Here's my situation. I have a table with a bunch of URLs and crawl dates associated with them. When my program processes a URL, I want to INSERT a new row with a crawl date. If the URL already exists, I want to update the crawl date to the current datetime. With MS SQL or Oracle I'd probably use a MERGE command for this. With mySQL I'd probably use the ON DUPLICATE KEY UPDATE syntax.
I could do multiple queries in my program, which may or may not be thread safe. I could write a SQL function which has various IF...ELSE logic. However, for the sake of trying out Postgres features I've never used before, I'm thinking about creating an INSERT rule - something like this:
CREATE RULE Pages_Upsert AS ON INSERT TO Pages
WHERE EXISTS (SELECT 1 from Pages P where NEW.Url = P.Url)
DO INSTEAD
UPDATE Pages SET LastCrawled = NOW(), Html = NEW.Html WHERE Url = NEW.Url;
This seems to actually work great. It probably loses some points on the "code readability" standpoint, as someone looking at my code for the first time would have to magically know about this rule, but I guess that could be solved with good code commenting and documentation.
Are there any other drawbacks to this idea, or maybe a "your idea sucks, you should do it /this/ way instead" comment?
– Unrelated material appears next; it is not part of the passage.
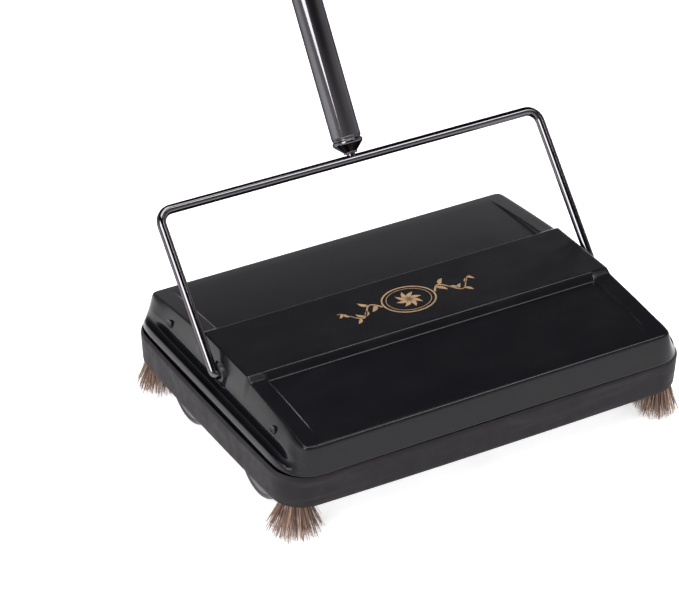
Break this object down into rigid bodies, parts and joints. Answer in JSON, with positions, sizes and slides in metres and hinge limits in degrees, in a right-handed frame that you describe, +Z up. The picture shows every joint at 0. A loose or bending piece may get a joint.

I'm on PG 9.0 if that matters.
UPDATE: Query plan since someone wanted it :)
"Insert (cost=2.79..2.81 rows=1 width=0)"
" InitPlan 1 (returns $0)"
" -> Seq Scan on pages p (cost=0.00..2.79 rows=1 width=0)"
" Filter: ('http://www.foo.com'::text = lower((url)::text))"
" -> Result (cost=0.00..0.01 rows=1 width=0)"
" One-Time Filter: ($0 IS NOT TRUE)"
""
"Update (cost=2.79..5.46 rows=1 width=111)"
" InitPlan 1 (returns $0)"
" -> Seq Scan on pages p (cost=0.00..2.79 rows=1 width=0)"
" Filter: ('http://www.foo.com'::text = lower((url)::text))"
" -> Result (cost=0.00..2.67 rows=1 width=111)"
" One-Time Filter: $0"
" -> Seq Scan on pages (cost=0.00..2.66 rows=1 width=111)"
" Filter: ((url)::text = 'http://www.foo.com'::text)"